As the California Legislature explores option to address the massive shortfall in funds for transportation infrastructure, a mileage-based fee appears to be off the table:
Higher gas and diesel taxes, revenue from the state’s cap-and-trade program, and increased vehicle license and registration fees are among the possible sources of new revenue included in a transportation-funding package of principles put forward Monday by a coalition of local government, business and labor groups.
Notably missing from the list of possible ways to generate $60 billion over 10 years: A system of charging people based on the miles they drive instead of the fuel they pump. Such a system is the focus of a pilot study that received $10.7 million in the current budget. Assembly Speaker Toni Atkins, D-San Diego, mentioned the idea earlier this year as an option for generating more transportation revenue. And starting last month, thousands of Oregon motorists began testing mileage-based taxes.
But supporters of the fee, of which I’m one, need not despair. This will be a challenging program to implement, and it makes sense to start with the pilot and then build expertise and support from there in the coming years. Over the long run, California will have to adopt this policy. Otherwise, gas tax revenue will continue to decline with inflation and improved fuel economy, while voters will prefer transportation infrastructure that doesn’t collapse.

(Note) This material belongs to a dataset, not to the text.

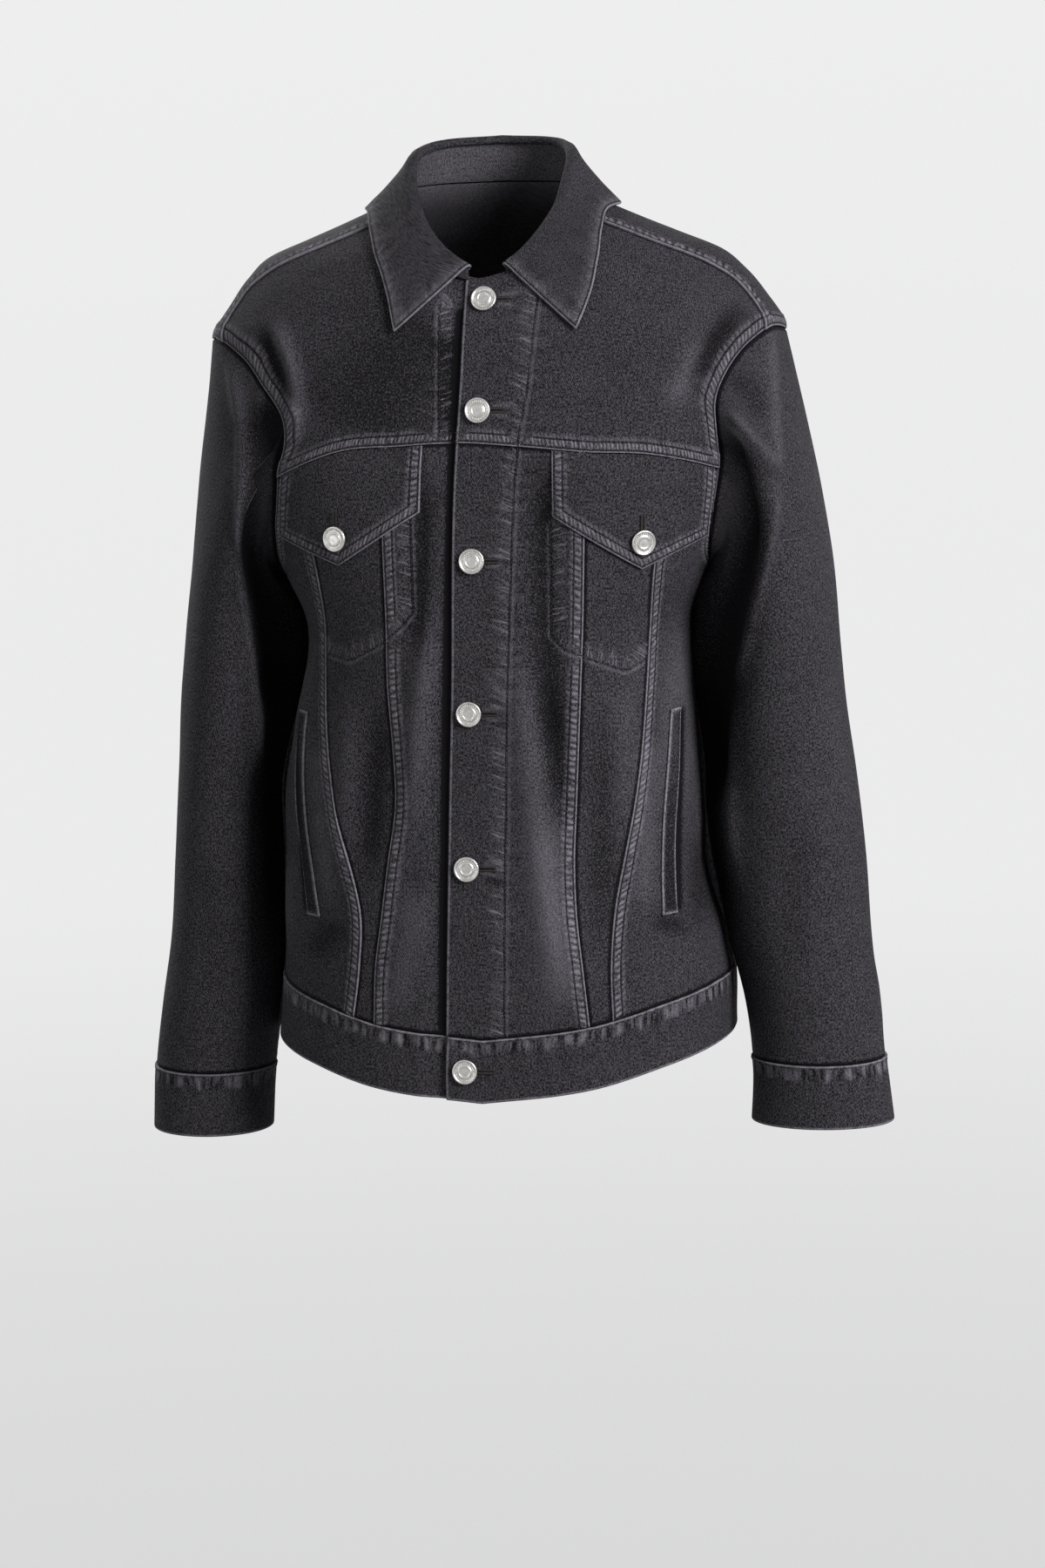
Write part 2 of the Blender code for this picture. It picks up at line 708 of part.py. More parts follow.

Drivers who join the program will be charged 1.5 cents per mile for trips that take place on Oregon roads. Participants will be given the option of using a GPS to record their miles or using a non-GPS option that will track usage based on the mileage counters of cars.
In return for participating, the drivers will be offered a tax credit reimbursing them for the 31-cent-per-gallon Oregon gas tax.
Participation in the program will initially be limited to 5,000 cars.
I imagine the first participants to sign up will be those in gas guzzlers who don’t drive very far. But in the long term, this is probably the best way to ensure we have adequate funds for our transportation infrastructure, particularly as vehicles become more fuel efficient.